Tech & Innovation

€120,000 James Dyson award launches at TCD

By Business & Finance
02 April 2014
Dyson award

The 10th anniversary of the international James Dyson award was launched in Trinity College Dublin this morning.

Dyson engineer Nick Schneider from Dyson UK headquarters addressed the Trinity School of Engineering and challenged students to think differently to solve problems at a special invention workshop.

They will compete with students from 18 countries across the world to win the top prize of €36,000 and a further €12,000 for their university. The total prize fund this year is £100,000 (€120,000).

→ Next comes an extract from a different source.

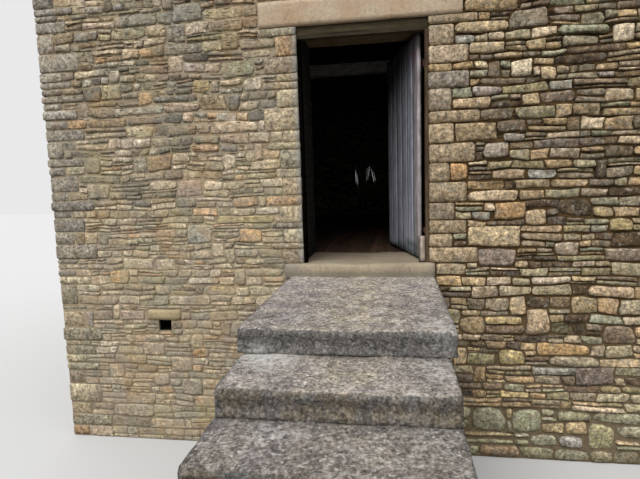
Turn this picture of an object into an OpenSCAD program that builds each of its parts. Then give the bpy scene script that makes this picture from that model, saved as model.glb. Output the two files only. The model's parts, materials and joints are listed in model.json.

Speaking at today’s launch, Prof. Gareth J. Bennett, School of Engineering, Trinity College Dublin, said excellence in design innovation is the solution to Ireland’s troubled economy: “Engineering students are naturally creative. Our job is to provide inspiring learning environments to foster and develop their skills. By providing an opportunity to the students for experiential learning while applying academic knowledge we can deliver graduates who can both pioneer new companies to create indigenous employment and help reinvent existing companies to make them more competitive.”

2014 marks the 10-year anniversary of James Dyson’s search for new and better ways to solve problems. In recent years the competition has discovered and supported inventors with ideas such as an upper-body robotic arm and a more efficient device to capture wave power.

Last year’s international winners, the Titan Arm team, invented a battery powered upper-body robotic arm, which augments arm strength, to rehabilitate people with back injuries, rebuild muscle and relearn motor control.

Irish students have performed impressively in the awards over the last 10 years. Last year a Dublin student’s sports gum shield invention to prevent second impact syndrome in athletes, made the top 20 global finals. While, in 2009, a Carlow student made the final stages of the global judging with an hydraulic wheelchair brake invention, to solve the difficulties and embarrassment faced by wheelchair users.

In 2004, the winner of the Irish stage of the first award, Paddy Maloney from Carlow IT, invented a lightweight cast for broken limbs after seeing his Dad face difficulties with the heavy traditional plaster casts.  Moloney is now a Senior Engineer at Dyson.